What the task requires: Which lines have the string "bends"? Copy all of them from the entries below.

Supplied data:

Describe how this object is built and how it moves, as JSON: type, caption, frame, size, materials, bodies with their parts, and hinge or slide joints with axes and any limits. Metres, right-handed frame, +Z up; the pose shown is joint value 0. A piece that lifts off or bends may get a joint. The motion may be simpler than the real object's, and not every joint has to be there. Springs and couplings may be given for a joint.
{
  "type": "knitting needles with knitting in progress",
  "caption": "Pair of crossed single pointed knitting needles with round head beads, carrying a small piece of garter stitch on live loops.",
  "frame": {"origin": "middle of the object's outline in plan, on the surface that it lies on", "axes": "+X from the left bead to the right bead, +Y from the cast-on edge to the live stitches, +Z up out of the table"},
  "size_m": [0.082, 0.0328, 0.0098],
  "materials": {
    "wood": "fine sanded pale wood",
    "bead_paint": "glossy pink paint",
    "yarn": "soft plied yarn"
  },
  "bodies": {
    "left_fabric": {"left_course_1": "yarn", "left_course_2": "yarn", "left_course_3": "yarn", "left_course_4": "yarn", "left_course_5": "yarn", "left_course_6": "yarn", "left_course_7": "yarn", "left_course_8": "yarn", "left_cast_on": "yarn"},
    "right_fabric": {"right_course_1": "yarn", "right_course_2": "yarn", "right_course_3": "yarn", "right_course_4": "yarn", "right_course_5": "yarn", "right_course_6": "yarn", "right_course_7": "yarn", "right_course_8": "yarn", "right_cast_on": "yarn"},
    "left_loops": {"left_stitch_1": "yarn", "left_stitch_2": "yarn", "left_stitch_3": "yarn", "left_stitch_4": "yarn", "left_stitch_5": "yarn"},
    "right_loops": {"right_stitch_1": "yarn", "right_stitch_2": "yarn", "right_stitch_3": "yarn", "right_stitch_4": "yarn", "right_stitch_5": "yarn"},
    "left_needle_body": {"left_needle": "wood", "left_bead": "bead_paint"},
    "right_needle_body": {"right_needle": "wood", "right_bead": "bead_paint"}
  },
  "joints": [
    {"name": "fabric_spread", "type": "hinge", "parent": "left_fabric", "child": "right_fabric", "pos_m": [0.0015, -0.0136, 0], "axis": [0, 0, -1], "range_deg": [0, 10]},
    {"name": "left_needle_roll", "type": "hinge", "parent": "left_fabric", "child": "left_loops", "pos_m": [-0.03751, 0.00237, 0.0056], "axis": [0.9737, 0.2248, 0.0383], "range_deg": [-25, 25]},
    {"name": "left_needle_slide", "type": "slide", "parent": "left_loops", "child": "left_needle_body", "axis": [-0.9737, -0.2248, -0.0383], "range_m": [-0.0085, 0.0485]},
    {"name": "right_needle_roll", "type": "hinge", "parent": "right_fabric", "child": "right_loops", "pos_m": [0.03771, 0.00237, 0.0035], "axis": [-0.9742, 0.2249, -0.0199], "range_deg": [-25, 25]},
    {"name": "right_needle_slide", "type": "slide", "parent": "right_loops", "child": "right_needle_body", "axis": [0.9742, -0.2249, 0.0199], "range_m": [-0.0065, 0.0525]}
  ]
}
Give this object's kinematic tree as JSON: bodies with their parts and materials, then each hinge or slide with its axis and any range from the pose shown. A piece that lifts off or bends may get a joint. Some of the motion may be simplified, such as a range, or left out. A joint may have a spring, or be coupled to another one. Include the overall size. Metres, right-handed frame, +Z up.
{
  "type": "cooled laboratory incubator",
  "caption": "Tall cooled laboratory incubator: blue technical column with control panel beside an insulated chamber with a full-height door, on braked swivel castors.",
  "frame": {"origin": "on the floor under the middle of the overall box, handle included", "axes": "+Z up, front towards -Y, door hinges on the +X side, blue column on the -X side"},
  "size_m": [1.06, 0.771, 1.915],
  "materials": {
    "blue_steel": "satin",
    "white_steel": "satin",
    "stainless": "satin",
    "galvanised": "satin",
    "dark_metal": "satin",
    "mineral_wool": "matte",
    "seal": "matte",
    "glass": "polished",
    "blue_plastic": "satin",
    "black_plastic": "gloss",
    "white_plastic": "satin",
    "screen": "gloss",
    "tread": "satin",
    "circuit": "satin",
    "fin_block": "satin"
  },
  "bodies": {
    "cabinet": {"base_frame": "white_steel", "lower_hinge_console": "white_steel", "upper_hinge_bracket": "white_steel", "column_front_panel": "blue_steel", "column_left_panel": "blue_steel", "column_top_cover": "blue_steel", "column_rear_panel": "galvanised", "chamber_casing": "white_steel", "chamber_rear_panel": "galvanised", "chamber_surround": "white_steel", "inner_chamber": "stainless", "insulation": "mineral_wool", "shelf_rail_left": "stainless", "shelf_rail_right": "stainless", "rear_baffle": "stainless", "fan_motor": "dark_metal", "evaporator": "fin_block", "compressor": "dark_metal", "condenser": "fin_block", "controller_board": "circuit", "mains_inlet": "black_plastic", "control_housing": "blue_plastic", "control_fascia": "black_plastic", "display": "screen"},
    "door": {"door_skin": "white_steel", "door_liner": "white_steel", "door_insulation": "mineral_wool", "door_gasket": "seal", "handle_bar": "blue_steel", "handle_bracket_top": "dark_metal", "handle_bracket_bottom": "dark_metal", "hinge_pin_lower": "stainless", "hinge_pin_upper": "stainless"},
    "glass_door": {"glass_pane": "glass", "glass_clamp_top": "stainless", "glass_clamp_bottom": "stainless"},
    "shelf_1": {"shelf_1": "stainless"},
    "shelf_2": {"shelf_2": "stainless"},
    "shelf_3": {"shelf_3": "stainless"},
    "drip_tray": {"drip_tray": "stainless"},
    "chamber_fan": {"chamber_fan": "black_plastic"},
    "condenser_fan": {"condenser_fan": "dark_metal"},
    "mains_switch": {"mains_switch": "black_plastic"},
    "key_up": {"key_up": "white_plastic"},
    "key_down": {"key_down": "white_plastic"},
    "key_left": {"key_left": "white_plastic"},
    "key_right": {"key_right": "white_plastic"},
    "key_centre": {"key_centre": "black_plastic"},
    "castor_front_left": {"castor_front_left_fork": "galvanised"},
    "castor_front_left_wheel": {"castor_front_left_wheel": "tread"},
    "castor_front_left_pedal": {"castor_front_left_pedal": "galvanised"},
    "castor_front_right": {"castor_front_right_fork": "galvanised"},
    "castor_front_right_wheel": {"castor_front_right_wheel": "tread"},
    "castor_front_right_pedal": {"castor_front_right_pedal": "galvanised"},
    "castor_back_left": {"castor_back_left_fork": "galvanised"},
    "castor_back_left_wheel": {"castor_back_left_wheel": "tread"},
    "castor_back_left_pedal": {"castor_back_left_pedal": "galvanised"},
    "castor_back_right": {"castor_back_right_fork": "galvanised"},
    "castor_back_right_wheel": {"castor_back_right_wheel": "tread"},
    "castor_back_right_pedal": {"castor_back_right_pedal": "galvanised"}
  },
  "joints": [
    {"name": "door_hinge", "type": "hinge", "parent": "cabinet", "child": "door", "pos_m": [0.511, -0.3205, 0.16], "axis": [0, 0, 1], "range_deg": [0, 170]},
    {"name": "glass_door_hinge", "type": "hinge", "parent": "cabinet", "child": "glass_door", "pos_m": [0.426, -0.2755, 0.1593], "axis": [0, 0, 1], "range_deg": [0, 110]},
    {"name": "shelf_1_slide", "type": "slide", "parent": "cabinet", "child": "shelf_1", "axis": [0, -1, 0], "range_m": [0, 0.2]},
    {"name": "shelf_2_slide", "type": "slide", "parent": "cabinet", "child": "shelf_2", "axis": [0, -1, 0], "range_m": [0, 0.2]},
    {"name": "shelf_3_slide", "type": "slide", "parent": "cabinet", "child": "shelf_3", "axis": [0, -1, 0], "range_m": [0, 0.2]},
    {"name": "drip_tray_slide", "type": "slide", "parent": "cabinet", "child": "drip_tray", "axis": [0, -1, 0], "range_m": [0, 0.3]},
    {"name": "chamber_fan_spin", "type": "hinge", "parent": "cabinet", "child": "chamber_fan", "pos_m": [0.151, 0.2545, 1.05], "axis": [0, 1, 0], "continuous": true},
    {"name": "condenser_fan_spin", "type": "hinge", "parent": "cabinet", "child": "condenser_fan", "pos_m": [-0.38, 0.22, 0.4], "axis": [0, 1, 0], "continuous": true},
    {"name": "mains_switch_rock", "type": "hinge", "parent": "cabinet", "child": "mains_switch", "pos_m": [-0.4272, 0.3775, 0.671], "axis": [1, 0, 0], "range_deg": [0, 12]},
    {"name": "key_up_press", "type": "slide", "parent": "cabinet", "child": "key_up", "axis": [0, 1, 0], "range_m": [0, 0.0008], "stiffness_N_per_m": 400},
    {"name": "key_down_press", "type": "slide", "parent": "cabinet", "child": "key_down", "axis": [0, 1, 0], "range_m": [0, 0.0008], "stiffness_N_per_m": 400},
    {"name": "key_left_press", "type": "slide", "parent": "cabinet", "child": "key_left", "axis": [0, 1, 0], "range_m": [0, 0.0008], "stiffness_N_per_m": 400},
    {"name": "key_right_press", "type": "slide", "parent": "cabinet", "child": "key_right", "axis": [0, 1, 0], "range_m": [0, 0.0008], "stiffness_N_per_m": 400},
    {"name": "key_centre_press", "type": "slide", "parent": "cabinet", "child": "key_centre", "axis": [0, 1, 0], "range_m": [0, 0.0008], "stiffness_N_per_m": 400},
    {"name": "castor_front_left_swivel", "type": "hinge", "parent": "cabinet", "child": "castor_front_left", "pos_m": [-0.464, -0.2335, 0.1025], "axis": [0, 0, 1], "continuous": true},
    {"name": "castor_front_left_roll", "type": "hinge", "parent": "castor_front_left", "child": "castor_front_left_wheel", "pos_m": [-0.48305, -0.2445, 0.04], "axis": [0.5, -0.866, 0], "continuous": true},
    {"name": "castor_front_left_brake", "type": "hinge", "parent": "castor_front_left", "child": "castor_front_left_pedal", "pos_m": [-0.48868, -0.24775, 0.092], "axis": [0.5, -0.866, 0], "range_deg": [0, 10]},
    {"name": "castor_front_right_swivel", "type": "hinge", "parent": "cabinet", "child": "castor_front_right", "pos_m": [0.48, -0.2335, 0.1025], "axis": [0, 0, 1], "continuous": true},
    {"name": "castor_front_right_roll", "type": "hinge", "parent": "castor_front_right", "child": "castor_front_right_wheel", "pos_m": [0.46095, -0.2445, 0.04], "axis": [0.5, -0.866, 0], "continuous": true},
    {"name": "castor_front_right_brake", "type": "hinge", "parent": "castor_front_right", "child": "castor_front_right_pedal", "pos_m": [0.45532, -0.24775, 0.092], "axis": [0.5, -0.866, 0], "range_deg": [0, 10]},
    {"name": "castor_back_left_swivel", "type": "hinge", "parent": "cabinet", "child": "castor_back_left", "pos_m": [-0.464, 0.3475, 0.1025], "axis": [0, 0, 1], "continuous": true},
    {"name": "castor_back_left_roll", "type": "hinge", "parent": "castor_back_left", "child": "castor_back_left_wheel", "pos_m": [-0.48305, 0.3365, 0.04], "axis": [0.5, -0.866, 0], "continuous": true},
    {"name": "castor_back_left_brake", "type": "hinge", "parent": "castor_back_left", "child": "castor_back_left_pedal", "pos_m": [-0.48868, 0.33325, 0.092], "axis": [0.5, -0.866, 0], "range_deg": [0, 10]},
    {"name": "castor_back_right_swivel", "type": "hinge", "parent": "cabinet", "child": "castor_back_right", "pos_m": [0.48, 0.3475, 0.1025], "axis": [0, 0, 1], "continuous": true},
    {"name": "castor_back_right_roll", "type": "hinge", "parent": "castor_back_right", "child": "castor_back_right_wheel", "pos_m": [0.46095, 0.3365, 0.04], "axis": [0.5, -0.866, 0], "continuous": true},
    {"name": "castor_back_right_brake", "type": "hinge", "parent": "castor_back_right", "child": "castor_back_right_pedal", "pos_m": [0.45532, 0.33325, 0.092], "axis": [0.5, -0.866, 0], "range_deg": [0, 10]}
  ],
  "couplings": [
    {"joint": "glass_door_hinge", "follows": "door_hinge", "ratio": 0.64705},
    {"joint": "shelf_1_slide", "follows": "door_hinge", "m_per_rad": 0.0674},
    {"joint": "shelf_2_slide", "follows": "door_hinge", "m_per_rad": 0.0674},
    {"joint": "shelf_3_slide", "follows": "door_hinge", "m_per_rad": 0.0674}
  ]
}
--
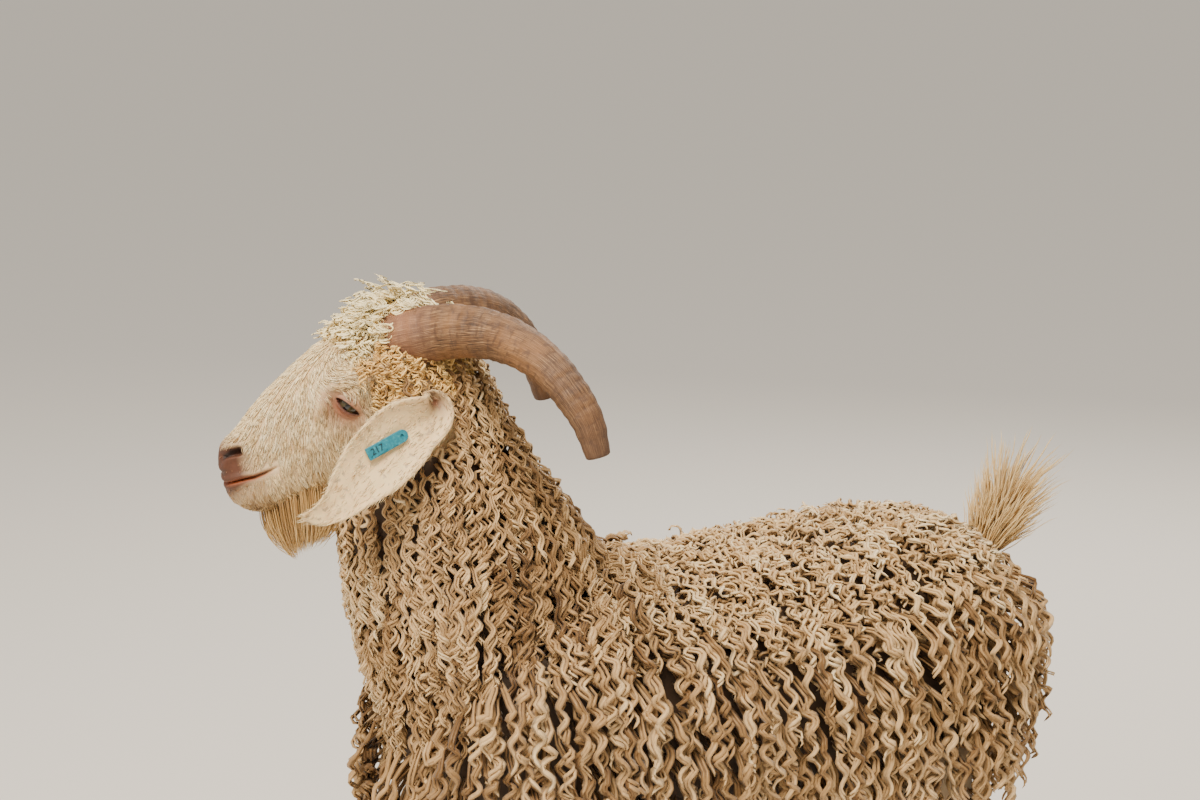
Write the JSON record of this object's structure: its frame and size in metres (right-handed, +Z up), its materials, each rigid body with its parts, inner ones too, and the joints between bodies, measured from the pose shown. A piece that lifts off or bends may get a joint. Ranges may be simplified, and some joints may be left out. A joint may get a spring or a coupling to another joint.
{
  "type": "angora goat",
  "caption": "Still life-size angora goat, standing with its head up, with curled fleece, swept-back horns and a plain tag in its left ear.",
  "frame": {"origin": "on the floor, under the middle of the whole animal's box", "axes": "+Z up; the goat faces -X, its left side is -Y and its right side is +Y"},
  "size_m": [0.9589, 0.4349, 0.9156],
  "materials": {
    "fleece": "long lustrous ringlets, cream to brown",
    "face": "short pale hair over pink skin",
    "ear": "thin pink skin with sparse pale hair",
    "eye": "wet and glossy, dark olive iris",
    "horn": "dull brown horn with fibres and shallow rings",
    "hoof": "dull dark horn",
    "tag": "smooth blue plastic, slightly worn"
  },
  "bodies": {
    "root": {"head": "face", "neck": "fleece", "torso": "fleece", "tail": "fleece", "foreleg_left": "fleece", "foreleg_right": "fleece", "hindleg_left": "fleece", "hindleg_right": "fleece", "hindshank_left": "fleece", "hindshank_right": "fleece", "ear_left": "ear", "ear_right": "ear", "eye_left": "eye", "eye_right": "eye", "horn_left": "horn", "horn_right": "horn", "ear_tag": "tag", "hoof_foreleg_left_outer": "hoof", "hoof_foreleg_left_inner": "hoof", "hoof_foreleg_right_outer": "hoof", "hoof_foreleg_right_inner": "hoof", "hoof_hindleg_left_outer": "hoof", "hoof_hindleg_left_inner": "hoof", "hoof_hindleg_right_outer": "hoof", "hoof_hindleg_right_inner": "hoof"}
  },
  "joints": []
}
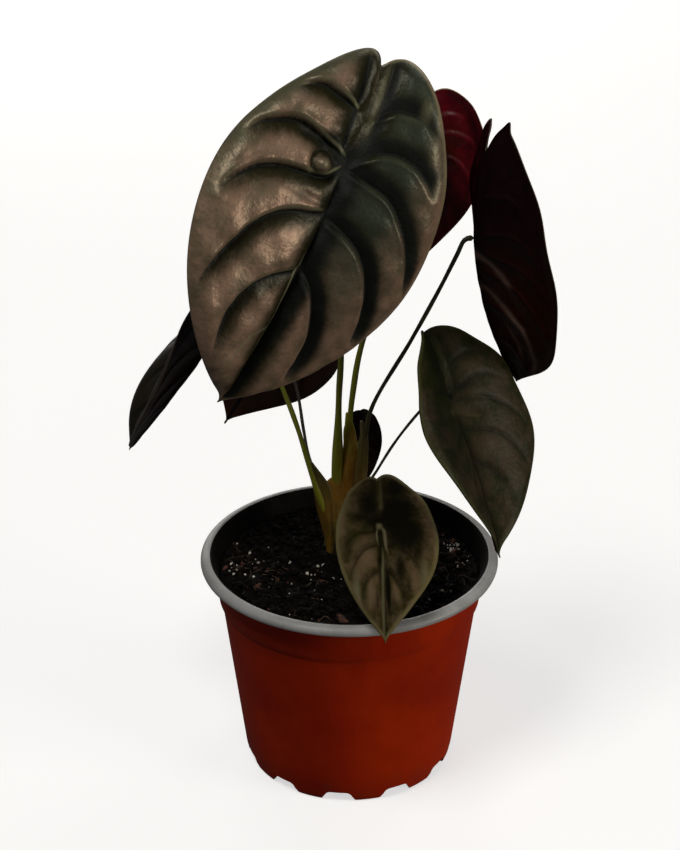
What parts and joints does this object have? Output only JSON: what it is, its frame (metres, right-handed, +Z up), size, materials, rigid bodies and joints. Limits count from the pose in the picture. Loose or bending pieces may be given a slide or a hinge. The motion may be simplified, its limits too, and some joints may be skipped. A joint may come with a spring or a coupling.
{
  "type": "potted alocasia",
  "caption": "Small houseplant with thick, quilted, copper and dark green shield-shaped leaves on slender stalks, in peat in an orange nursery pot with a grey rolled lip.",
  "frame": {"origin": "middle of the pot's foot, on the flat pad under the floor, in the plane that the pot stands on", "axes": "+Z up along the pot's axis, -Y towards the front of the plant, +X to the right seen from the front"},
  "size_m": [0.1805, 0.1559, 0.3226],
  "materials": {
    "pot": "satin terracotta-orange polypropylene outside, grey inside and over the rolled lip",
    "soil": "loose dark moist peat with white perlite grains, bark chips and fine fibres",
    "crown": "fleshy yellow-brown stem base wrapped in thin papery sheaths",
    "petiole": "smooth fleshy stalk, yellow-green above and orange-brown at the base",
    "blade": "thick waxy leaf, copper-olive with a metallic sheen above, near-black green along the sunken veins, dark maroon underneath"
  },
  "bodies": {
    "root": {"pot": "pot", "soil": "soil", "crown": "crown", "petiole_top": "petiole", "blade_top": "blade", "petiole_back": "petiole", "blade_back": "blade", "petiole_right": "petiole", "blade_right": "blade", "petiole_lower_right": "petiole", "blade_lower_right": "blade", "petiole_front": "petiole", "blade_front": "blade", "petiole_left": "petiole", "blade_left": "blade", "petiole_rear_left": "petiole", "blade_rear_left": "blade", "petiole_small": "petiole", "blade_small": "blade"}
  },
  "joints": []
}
* * *
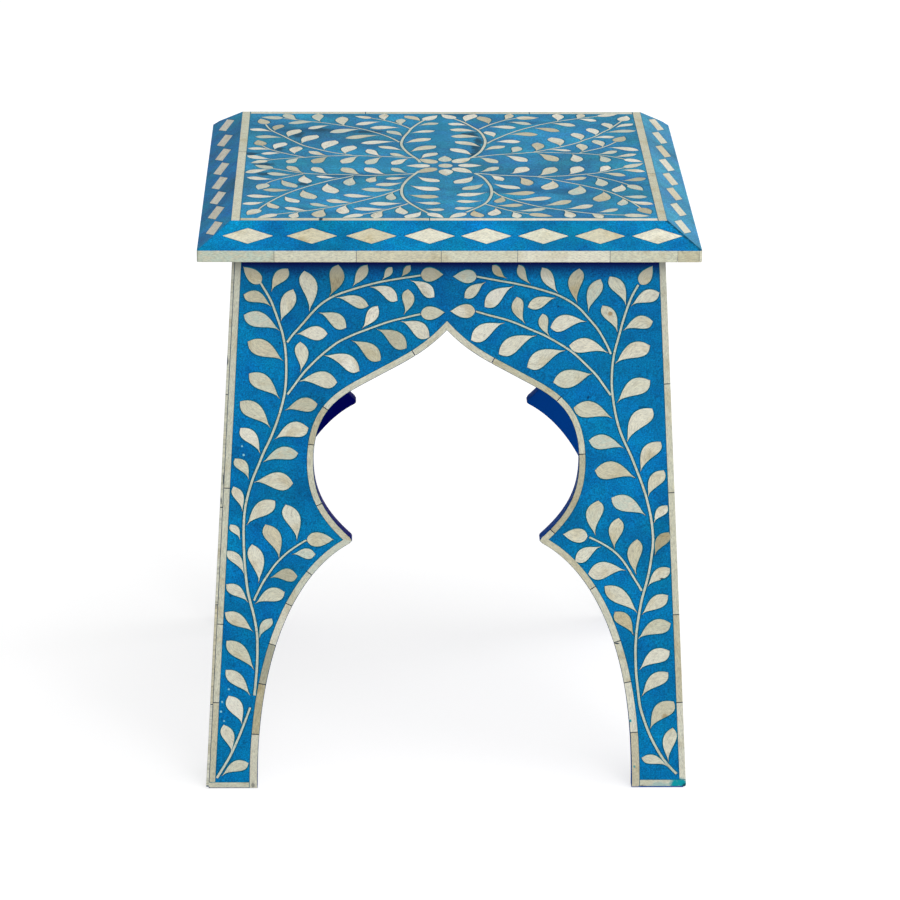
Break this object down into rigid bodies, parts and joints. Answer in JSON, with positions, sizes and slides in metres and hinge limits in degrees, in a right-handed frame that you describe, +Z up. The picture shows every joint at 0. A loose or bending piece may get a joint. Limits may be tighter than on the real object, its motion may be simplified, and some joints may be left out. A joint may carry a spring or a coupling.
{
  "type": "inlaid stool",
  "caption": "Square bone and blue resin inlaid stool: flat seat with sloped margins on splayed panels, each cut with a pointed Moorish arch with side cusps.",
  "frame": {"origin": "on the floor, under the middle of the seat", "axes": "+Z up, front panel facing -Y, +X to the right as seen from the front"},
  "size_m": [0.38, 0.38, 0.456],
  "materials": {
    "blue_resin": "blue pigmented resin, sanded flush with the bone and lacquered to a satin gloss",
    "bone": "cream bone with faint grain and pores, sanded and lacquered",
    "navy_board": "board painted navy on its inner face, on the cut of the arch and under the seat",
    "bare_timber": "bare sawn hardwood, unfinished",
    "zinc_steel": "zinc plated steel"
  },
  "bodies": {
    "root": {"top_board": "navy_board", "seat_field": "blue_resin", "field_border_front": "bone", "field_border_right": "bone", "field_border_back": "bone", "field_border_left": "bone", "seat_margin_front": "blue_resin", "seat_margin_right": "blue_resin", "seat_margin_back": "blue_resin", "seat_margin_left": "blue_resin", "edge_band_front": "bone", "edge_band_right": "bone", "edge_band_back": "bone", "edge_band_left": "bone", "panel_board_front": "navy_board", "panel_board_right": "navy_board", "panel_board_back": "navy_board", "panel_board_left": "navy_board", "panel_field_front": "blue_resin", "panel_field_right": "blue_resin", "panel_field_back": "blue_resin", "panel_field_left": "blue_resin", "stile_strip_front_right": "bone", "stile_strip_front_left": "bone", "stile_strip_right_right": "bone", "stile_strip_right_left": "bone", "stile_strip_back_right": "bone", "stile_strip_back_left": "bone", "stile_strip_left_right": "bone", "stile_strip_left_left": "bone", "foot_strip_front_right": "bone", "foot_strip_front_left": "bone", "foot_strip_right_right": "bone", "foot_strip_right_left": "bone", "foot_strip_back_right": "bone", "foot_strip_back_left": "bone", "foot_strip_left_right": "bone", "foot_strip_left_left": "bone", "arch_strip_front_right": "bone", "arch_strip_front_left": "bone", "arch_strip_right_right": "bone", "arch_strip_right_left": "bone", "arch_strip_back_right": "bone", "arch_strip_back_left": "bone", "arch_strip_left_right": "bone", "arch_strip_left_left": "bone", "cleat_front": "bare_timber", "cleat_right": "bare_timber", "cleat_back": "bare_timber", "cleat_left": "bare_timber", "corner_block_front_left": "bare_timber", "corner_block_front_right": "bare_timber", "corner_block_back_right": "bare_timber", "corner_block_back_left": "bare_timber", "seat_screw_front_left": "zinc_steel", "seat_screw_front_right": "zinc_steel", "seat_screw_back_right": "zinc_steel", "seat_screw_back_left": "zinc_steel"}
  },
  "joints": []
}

Written solution:
Describe how this object is built and how it moves, as JSON: type, caption, frame, size, materials, bodies with their parts, and hinge or slide joints with axes and any limits. Metres, right-handed frame, +Z up; the pose shown is joint value 0. A piece that lifts off or bends may get a joint. The motion may be simpler than the real object's, and not every joint has to be there. Springs and couplings may be given for a joint.
Give this object's kinematic tree as JSON: bodies with their parts and materials, then each hinge or slide with its axis and any range from the pose shown. A piece that lifts off or bends may get a joint. Some of the motion may be simplified, such as a range, or left out. A joint may have a spring, or be coupled to another one. Include the overall size. Metres, right-handed frame, +Z up.
Write the JSON record of this object's structure: its frame and size in metres (right-handed, +Z up), its materials, each rigid body with its parts, inner ones too, and the joints between bodies, measured from the pose shown. A piece that lifts off or bends may get a joint. Ranges may be simplified, and some joints may be left out. A joint may get a spring or a coupling to another joint.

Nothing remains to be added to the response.